I don't know if I believe that. A guy like McCain is what I would call a soldier-for-life-- someone who, whatever they went through during war, identify with the military so strongly that it shapes their thinking for the rest of their lives. My dad, a Vietnam veteran himself (he achieved Sharpshooter rank if that means anything and came just short of Sniper), is the same way. He just did the one tour in Vietnam, but to this day he tends to view most of life in a military context. Most of what he watches on TV are war movies and documentaries, his social organizations all revolve around the Marines, even down to the dinner table when he'll mix his food up into some barely-recognizable slop and when asked about it, tell us about what they used to serve in the mess hall. I don't even ask him about his views on torture anymore because they're colored by the 'the guy who cut my hair ended up shooting my buddy'-type thinking he went through back then.

For soldiers-for-life like my dad and McCain, the war never truly ends. When one gets into a position of power, a soldier-for-life tends to end up thinking of his underlings/constituents/etc., on some level, as his troops to be 'drafted' and commanded at his will. And they will only accept total victory. Surrender is not in their vocabulary unless it's the other guy saying it, and then it's the only word that will make a soldier-for-life stop bombing. From the eras soldiers-for-life tend to come from even today, to them losing war means losing land, losing your nation's very sovreignity, and above all dying in vain. And they will aboid letting any of those things happen at all costs.

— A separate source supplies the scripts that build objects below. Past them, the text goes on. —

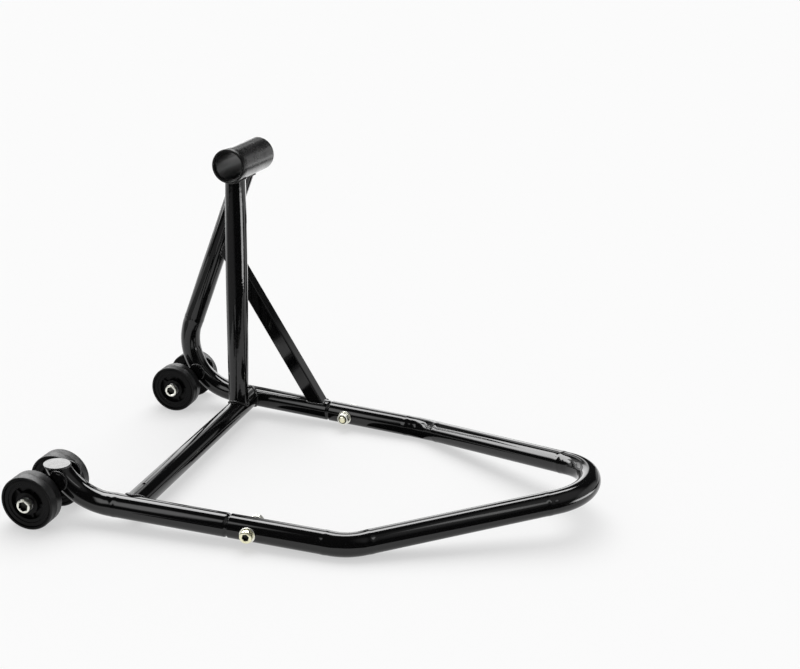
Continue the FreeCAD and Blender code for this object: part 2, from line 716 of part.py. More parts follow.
doc.recompute()
for item in doc.Objects:
    if "Invalid" in item.State or "Error" in item.State:
        raise RuntimeError("%s: %s" % (item.Label, item.State))
os.makedirs("parts", exist_ok=True)
for item in nodes:
    shape = item.Shape
    if shape.isNull() or not shape.isValid() or not shape.Solids:
        raise RuntimeError("%s has no valid solid" % item.Label)
for item in nodes:
    item.Shape.exportStep("parts/%s.step" % item.Label)
    box = item.Shape.optimalBoundingBox(True, False)
    print("%-22s solids %d  volume %9.1f  x %7.2f %7.2f  y %7.2f %7.2f  z %7.2f %7.2f" % (
        item.Label, len(item.Shape.Solids), item.Shape.Volume,
        box.XMin, box.XMax, box.YMin, box.YMax, box.ZMin, box.ZMax))
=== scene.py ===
import json
import math
import random

import bmesh
import bpy
from mathutils import Matrix, Quaternion, Vector


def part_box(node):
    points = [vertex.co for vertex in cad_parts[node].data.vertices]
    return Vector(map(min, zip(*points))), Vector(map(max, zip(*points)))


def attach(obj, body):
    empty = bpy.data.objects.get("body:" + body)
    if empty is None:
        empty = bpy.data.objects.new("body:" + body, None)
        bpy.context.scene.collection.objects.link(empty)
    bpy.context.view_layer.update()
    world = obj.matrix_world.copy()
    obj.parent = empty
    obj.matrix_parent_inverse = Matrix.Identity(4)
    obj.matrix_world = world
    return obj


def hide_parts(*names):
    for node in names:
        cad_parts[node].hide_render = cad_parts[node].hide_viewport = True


# The looks of a rear paddock stand for a single-sided swingarm: glossy black bent tubes with their welds and
# bending marks, moulded wheels, zinc-plated screws and a satin receiver, in a small studio with one long
# overhead light. Metres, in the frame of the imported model: +X to the handle, +Y to the tall leg, +Z up.

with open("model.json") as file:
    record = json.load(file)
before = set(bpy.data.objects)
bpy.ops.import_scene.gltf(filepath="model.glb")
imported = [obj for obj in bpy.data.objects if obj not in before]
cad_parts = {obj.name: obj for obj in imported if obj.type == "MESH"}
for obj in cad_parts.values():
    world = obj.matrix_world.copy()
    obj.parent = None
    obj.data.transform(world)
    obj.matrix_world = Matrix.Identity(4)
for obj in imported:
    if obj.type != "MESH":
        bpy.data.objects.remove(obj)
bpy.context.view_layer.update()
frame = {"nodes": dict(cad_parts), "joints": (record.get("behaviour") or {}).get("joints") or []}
cad = frame["nodes"]
MM = 0.001
SIDES = ((-1, "near"), (1, "far"))
X_AXIS = Vector((1, 0, 0))
Y_AXIS = Vector((0, 1, 0))
UP = Vector((0, 0, 1))

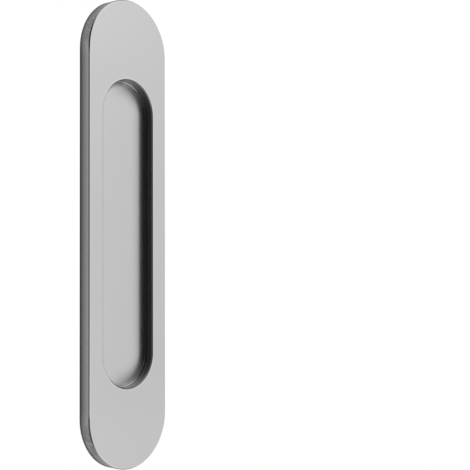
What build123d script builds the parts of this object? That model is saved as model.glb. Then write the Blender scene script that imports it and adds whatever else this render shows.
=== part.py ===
from build123d import *

import os

# Self-adhesive sliding door pull: a slim metal plate with round ends and a long
# finger pocket. A foam tape on its flat back holds it to the door, and a liner
# covers the tape until then.
#
# The pull stands upright, as on a door. +Z runs up its length, the visible face
# looks along -Y, and the origin is the middle of the outermost back face.
# All sizes are in millimetres.

# Plate
plate_length = 150.0  # end to end, along Z
plate_width = 34.0  # side to side, along X
plate_thickness = 4.5  # flat back to visible face
front_edge_chamfer = 0.35  # 45 degrees, on the outer edge of the visible face
back_edge_round = 0.15  # round on the outer edge of the flat back

# Finger pocket
side_land = 6.25  # plate left at each side of the pocket
end_land = 25.75  # plate left above and below the pocket
pocket_floor = 1.2  # metal left behind the pocket
rim_chamfer = 0.35  # 45 degrees, round the pocket's mouth
floor_fillet = 0.3  # fillet between the pocket's wall and its floor

# Foam tape and its liner
tape_inset = 1.0  # plate's edge to the tape's edge
tape_thickness = 0.5
liner_thickness = 0.1

# Outlines that follow from those sizes
pocket_length = plate_length - 2 * end_land
pocket_width = plate_width - 2 * side_land
pocket_depth = plate_thickness - pocket_floor
tape_length = plate_length - 2 * tape_inset
tape_width = plate_width - 2 * tape_inset

# Where each layer starts, going from the origin towards the visible face
liner_back = Plane.XZ
tape_back = liner_back.offset(liner_thickness)
plate_back = tape_back.offset(tape_thickness)
pocket_bottom = plate_back.offset(pocket_floor)

# Metal plate with its finger pocket, one piece
with BuildPart() as pull_body:
    with BuildSketch(plate_back):
        SlotOverall(plate_length, plate_width, rotation=90)
    extrude(amount=plate_thickness)
    chamfer(pull_body.edges().group_by(Axis.Y)[0], length=front_edge_chamfer)
    fillet(pull_body.edges().group_by(Axis.Y)[-1], radius=back_edge_round)

    with BuildSketch(pocket_bottom):
        SlotOverall(pocket_length, pocket_width, rotation=90)
    extrude(amount=pocket_depth, mode=Mode.SUBTRACT)

    # The flat faces, from front to back: visible face, pocket's floor, back
    floor_face = pull_body.faces().filter_by(Axis.Y).sort_by(Axis.Y)[1]
    fillet(floor_face.outer_wire().edges(), radius=floor_fillet)
    visible_face = pull_body.faces().filter_by(Axis.Y).sort_by(Axis.Y)[0]
    chamfer(visible_face.inner_wires()[0].edges(), length=rim_chamfer)

# Foam tape, cut to the plate's outline a little inside its edge
with BuildPart() as adhesive_tape:
    with BuildSketch(tape_back):
        SlotOverall(tape_length, tape_width, rotation=90)
    extrude(amount=tape_thickness)

# Liner, cut together with the tape
with BuildPart() as release_liner:
    with BuildSketch(liner_back):
        SlotOverall(tape_length, tape_width, rotation=90)
    extrude(amount=liner_thickness)

pull_body.part.label = "pull_body"
adhesive_tape.part.label = "adhesive_tape"
release_liner.part.label = "release_liner"

os.makedirs("parts", exist_ok=True)
export_step(pull_body.part, "parts/pull_body.step")
export_step(adhesive_tape.part, "parts/adhesive_tape.step")
export_step(release_liner.part, "parts/release_liner.step")
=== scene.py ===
"""Dresses the self-adhesive sliding door pull and sets up its studio.

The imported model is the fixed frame: metres, +Z up the pull's length, the visible
face looking along -Y and the adhesive back at y = 0.
"""

import math

import bpy
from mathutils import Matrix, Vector


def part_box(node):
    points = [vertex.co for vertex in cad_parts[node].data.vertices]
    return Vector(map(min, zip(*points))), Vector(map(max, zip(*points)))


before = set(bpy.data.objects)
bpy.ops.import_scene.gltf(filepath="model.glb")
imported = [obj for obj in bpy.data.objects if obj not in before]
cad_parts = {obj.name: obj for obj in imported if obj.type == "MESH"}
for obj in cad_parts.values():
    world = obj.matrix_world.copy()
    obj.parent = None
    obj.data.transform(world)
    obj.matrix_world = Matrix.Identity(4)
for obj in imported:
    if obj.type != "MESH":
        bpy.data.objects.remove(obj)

bl_info = {
    "name": "Sliding door pull",
    "version": (1, 0, 0),
    "blender": (4, 5, 0),
    "location": "View3D > Sidebar > Door pull",
    "description": "Finishes a self-adhesive sliding door pull and its studio",
    "category": "Object",
}

MM = 0.001

# The plate's outline and faces, in metres, from which the finishes take their places
PLATE_LOW, PLATE_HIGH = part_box("pull_body")
PLATE_WIDTH = PLATE_HIGH.x - PLATE_LOW.x
PLATE_LENGTH = PLATE_HIGH.z - PLATE_LOW.z
FACE_Y = PLATE_LOW.y
PLATE_BACK_Y = PLATE_HIGH.y
DOOR_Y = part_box("release_liner")[1].y

# The finger pocket isn't a node of its own, so its outline is repeated here
POCKET_WIDTH = 21.5 * MM
POCKET_LENGTH = 98.5 * MM

# A Mix node has a set of sockets for each kind of data, and these are the colour's
MIX_FIRST = 6
MIX_SECOND = 7
MIX_RESULT = 2

BLACK = (0.0, 0.0, 0.0, 1.0)


class Value:
    """A number in a shader: an output socket that Python's operators work on."""

    def __init__(self, maker, socket):
        self.maker = maker
        self.socket = socket

    def _math(self, operation, *others):
        return self.maker.math(operation, self, *others)

    def __add__(self, other):
        return self._math("ADD", other)

    __radd__ = __add__

    def __sub__(self, other):
        return self._math("SUBTRACT", other)

    def __rsub__(self, other):
        return self.maker.math("SUBTRACT", other, self)

    def __mul__(self, other):
        return self._math("MULTIPLY", other)

    __rmul__ = __mul__

    def __truediv__(self, other):
        return self._math("DIVIDE", other)

    def __pow__(self, other):
        return self._math("POWER", other)

    def __neg__(self):
        return self._math("MULTIPLY", -1.0)

    def __abs__(self):
        return self._math("ABSOLUTE")

    def at_least(self, other):
        return self._math("MAXIMUM", other)

    def at_most(self, other):
        return self._math("MINIMUM", other)

    def ramp(self, low, high):
        """0 at low and below, 1 at high and above, smooth between them."""
        return self.maker.node(
            "ShaderNodeMapRange",
            {"interpolation_type": "SMOOTHSTEP"},
            {"Value": self, "From Min": low, "From Max": high},
        )

    def fall(self, low, high):
        """1 at low and below, 0 at high and above, smooth between them."""
        return 1.0 - self.ramp(low, high)

    def band(self, start, full, fading, end):
        """1 from full to fading, 0 before start and after end, smooth between them."""
        return self.ramp(start, full) * self.fall(fading, end)

    def beside(self, name):
        """Another output of the node that this value comes from."""
        return Value(self.maker, self.socket.node.outputs[name])


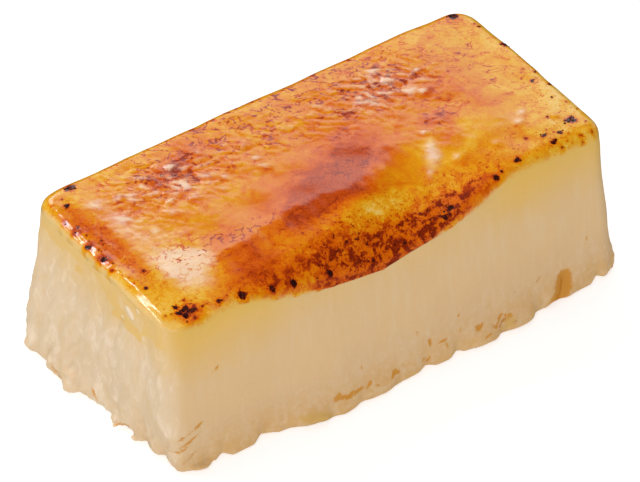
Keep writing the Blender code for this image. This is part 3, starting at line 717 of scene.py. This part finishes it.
# Where drops of sugar burnt black: along, across, up and the size, in mm.
BURNT = (
    (-41.5, -16.0, 33.6, 0.45), (-40.3, -17.1, 33.5, 0.60), (-39.5, -18.2, 33.5, 0.60),
    (-41.0, -18.6, 33.4, 0.50), (-41.9, -17.4, 33.5, 0.44), (-39.9, -19.6, 33.2, 0.3),
    (-38.6, -17.3, 33.5, 0.3), (-41.6, -19.6, 33.2, 0.25), (-42.9, -16.9, 33.6, 0.25),
    (-44.0, -16.7, 33.6, 0.35), (-39.5, -15.4, 33.7, 0.3), (-34.6, -18.7, 33.3, 0.5),
    (-30.3, -19.4, 32.6, 0.8), (-24.4, -20.0, 31.5, 0.5), (-20.0, -20.1, 30.5, 0.55),
    (-15.4, -20.4, 29.2, 0.30), (-43.0, -9.5, 33.7, 0.45), (-41.1, -5.8, 33.7, 0.4),
    (-45.1, -2.2, 33.2, 0.3), (-44.7, 1.0, 33.4, 0.65), (-44.9, 5.3, 33.2, 0.5), (-44.9, 9.4, 33.4, 0.4),
    (-45.0, 12.3, 33.3, 0.3), (-42.5, 15.7, 33.7, 0.45), (-42.2, 17.5, 33.7, 0.35),
    (-39.4, 19.3, 33.6, 1.0), (-22.8, 11.5, 33.6, 0.3), (-19.9, 11.1, 33.5, 0.3), (42.7, 19.2, 33.2, 1.1),
    (46.0, 7.7, 32.7, 0.95), (44.7, 15.4, 33.1, 0.35), (44.9, 14.3, 33.1, 0.4), (44.0, 0.1, 33.1, 0.4),
    (45.3, -1.7, 33.0, 0.4), (43.3, -3.5, 33.0, 0.45), (45.5, -5.8, 32.9, 0.5), (43.4, -9.1, 33.1, 0.35),
    (44.8, -11.4, 33.1, 0.35), (42.5, -15.8, 33.0, 1.0), (45.3, -13.9, 32.8, 0.3),
    (44.5, -17.5, 32.9, 0.3), (44.1, -19.8, 32.2, 0.35), (41.6, -19.6, 32.5, 0.3),
    (41.6, -20.5, 31.5, 0.3), (37.3, -20.1, 32.2, 0.3), (36.0, -16.6, 33.2, 0.5),
    (38.9, -17.4, 33.0, 0.55), (36.5, -18.7, 33.0, 0.6), (28.4, -18.8, 32.9, 0.6),
    (23.3, -19.7, 31.9, 0.5), (24.7, -19.3, 32.4, 0.4), (32.9, -15.4, 33.2, 0.35),
    (39.4, -13.0, 33.2, 0.35), (12.3, -19.3, 29.4, 0.38), (13.7, -19.5, 29.7, 0.42),
    (17.2, -19.6, 30.7, 0.36), (15.1, -20.2, 29.8, 0.32), (3.2, -20.1, 27.4, 0.35),
    (22.4, 15.0, 33.5, 0.35), (-23.5, 8.7, 33.6, 0.22), (-15.0, 11.8, 33.5, 0.25),
    (13.8, 13.2, 33.5, 0.25), (32.4, 6.8, 33.4, 0.2), (-21.6, 12.9, 33.6, 0.2), (12.0, -20.0, 29.0, 0.42),
    (12.9, -20.2, 29.2, 0.40), (11.3, -19.6, 29.2, 0.34), (13.2, -18.7, 30.0, 0.30),
    (1.0, -19.4, 28.6, 0.30), (-12.6, -20.3, 28.2, 0.42),
)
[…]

So... I don't think McCain would keep us out of war. I think he indeed despises war, but only in the context that it happened to him. Otherwise, I think he views war as something that must happen and that must be won no matter what the cost.
Posted by Bill Sande... on September 09, 2008 6:24 PM
Brilliant analysis Lisa. We are in such a critical time in our history, the outcome of this election will impact our future perhaps more than any other election. We are at a crossroads with two dramatically different possible outcomes.
Posted by  on September 09, 2008 12:29 AM
"Drill baby drill"

I cracked up when I heard this at the convention. Not because of the policy, just from their choice of wording.
Posted by Ronald P on September 06, 2008 10:50 AM
This is getting scary. That RNC--Guiliani and Romney were ultra nationalists! What are we thinking?
Posted by Lisa Ling on September 06, 2008 2:44 AM
mtvcdm, do you really work at Wal-Mart? Because you should be running for President. Seriously. Great points that you make, thank you.
Posted by  on September 06, 2008 10:12 AM
23 years old. Can't even run for the House yet.
Posted by  on September 09, 2008 3:50 PM
mtvcdm...I commend you for your hope and clarity
Posted by  on September 06, 2008 2:37 AM
The problem with blaming oneself is very simple, Lisa: it's uncomfortable. People hate to admit failure. (Hell, I'm stuck in a job at Wal-Mart that's getting increasingly out of my realm of physical ability, I'm not even making $8 an hour for it, I probably should have quit months ago, and I have this stupid sense of pride where I somehow refuse to say enough is enough.) If you ask people to admit their own fault, all you'll get is pushback. "I'M not to blame, THAT guy's to blame! Who do you think you are telling me it's my fault?!"

The proper way to do it is to set the goal you want, then challenge people to meet it within a certain timeframe. The mission to the moon was a good example of this. People hate blaming themselves, but they love a good challenge. (In a federal-policy sense, don't make the timeframe more than 10 years; otherwise you're just going to see people raid the fund for the project to finance pet projects in their districts, and then the big project won't get done.)

The object, therefore, is not to ask people to accept responsibility. The object is to figure out a goal that's just ba-a-a-arety reachable, and give people 10 years to get there. Do several of them, in fact. Mass-market cars that don't run on gasoline. If they do run on gasoline, set a goal of 60 mph for a company's entire fleet or something high like that. Desalinization and water conservation to the point where the Sun Belt has enough water to leave the Great Lakes alone. And, of course, cap and trade for carbon emissions.
Posted by Pat on September 06, 2008 2:31 AM
Who is the real McCain? For that matter, who is the real Obama? One can only hope that they are wavering on their ideals for the election. McCain is the an ultra conservative and Obama is neither an ultra liberal. We do need to stop this arrogant behavior though. McCain loves his country...does that qualify someone to be President? Come on!